TASK GOAL |
Spot each line in the records below where the word "object" occurs, then copy it.

Entries with parts and joints

[Start]

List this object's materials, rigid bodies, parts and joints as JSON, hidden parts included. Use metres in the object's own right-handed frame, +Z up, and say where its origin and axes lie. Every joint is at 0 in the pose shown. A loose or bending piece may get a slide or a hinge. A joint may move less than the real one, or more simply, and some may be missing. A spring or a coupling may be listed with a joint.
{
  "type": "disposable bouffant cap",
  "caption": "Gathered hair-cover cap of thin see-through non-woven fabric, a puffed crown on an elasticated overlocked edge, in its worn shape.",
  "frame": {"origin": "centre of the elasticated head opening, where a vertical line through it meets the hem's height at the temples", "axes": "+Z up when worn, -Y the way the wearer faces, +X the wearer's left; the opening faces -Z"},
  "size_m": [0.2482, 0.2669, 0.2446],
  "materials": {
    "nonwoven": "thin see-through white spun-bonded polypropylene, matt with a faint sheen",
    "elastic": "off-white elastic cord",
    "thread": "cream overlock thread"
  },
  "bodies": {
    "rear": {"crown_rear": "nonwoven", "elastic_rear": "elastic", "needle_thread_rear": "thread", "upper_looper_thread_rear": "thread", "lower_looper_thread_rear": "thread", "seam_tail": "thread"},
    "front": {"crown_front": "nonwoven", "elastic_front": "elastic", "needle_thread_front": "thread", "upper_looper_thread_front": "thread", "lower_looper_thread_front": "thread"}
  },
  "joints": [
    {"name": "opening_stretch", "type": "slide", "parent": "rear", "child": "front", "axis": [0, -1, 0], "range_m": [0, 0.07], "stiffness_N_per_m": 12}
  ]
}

[End]
[Start]

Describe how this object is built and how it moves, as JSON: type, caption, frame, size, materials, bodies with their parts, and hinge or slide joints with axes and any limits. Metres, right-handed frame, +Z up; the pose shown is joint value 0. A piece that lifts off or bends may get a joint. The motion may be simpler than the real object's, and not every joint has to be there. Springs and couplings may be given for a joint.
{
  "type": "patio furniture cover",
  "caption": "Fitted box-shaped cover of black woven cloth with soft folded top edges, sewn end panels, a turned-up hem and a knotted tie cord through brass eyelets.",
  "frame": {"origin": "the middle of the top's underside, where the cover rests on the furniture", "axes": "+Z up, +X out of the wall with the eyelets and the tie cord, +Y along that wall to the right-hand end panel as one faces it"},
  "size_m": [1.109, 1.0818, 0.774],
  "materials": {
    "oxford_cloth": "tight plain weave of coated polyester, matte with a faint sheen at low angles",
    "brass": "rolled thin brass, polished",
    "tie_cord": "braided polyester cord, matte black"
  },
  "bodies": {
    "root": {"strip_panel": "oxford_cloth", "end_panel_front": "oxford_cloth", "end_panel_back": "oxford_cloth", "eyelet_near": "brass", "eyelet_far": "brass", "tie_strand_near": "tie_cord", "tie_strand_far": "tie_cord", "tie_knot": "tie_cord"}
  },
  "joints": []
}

[End]
[Start]

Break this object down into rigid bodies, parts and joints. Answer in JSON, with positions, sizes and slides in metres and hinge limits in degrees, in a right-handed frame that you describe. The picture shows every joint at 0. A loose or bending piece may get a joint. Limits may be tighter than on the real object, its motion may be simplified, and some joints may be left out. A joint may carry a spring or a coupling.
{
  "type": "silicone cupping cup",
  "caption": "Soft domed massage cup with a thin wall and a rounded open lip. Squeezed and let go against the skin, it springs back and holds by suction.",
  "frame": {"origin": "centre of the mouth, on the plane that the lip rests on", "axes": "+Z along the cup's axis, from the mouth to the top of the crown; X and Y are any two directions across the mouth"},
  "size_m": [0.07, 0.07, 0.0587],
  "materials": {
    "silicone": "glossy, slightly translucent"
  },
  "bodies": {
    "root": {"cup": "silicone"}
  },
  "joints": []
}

[End]

COMPLETE RESPONSE |
List this object's materials, rigid bodies, parts and joints as JSON, hidden parts included. Use metres in the object's own right-handed frame, +Z up, and say where its origin and axes lie. Every joint is at 0 in the pose shown. A loose or bending piece may get a slide or a hinge. A joint may move less than the real one, or more simply, and some may be missing. A spring or a coupling may be listed with a joint.
Describe how this object is built and how it moves, as JSON: type, caption, frame, size, materials, bodies with their parts, and hinge or slide joints with axes and any limits. Metres, right-handed frame, +Z up; the pose shown is joint value 0. A piece that lifts off or bends may get a joint. The motion may be simpler than the real object's, and not every joint has to be there. Springs and couplings may be given for a joint.
Break this object down into rigid bodies, parts and joints. Answer in JSON, with positions, sizes and slides in metres and hinge limits in degrees, in a right-handed frame that you describe. The picture shows every joint at 0. A loose or bending piece may get a joint. Limits may be tighter than on the real object, its motion may be simplified, and some joints may be left out. A joint may carry a spring or a coupling.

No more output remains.